* begin Exercise inputs *

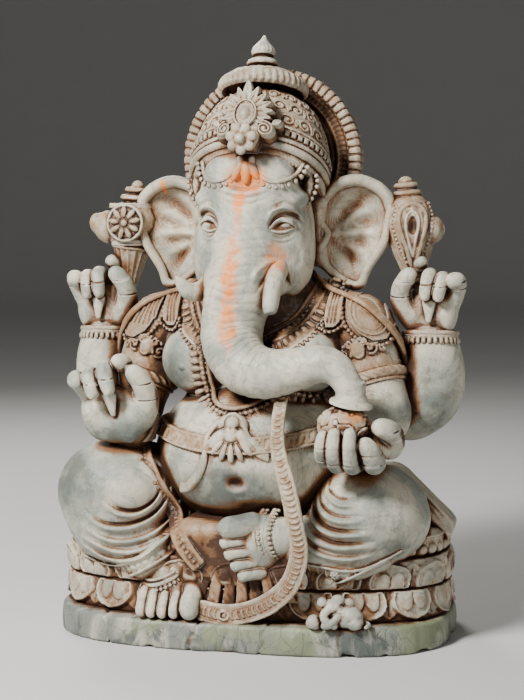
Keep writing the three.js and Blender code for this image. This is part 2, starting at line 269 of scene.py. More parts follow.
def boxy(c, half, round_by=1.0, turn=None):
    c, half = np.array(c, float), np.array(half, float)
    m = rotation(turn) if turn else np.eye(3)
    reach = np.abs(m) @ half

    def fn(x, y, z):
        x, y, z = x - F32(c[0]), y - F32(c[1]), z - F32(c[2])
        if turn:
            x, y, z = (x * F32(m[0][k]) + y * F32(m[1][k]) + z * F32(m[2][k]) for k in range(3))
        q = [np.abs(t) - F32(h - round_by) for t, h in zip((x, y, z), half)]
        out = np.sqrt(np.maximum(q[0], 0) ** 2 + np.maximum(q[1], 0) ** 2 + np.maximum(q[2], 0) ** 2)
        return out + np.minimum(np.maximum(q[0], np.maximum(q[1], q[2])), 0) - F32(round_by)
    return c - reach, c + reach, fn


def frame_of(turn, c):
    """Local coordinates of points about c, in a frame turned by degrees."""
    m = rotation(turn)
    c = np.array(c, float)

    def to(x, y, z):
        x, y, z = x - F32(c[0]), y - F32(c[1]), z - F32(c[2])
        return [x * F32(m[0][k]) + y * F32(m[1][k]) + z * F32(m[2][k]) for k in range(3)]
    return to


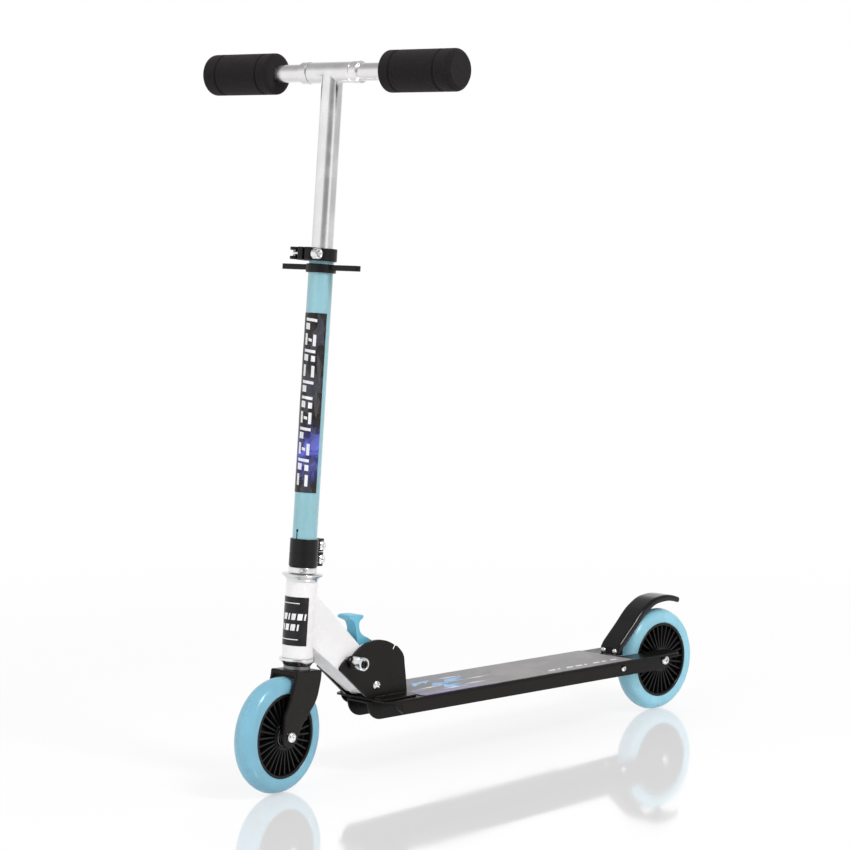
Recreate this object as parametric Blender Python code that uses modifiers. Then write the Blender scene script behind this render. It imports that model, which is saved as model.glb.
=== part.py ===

* end Exercise inputs *

Return the lines of the records that include the string "Blender".

Problem solution:
Keep writing the three.js and Blender code for this image. This is part 2, starting at line 269 of scene.py. More parts follow.
Recreate this object as parametric Blender Python code that uses modifiers. Then write the Blender scene script behind this render. It imports that model, which is saved as model.glb.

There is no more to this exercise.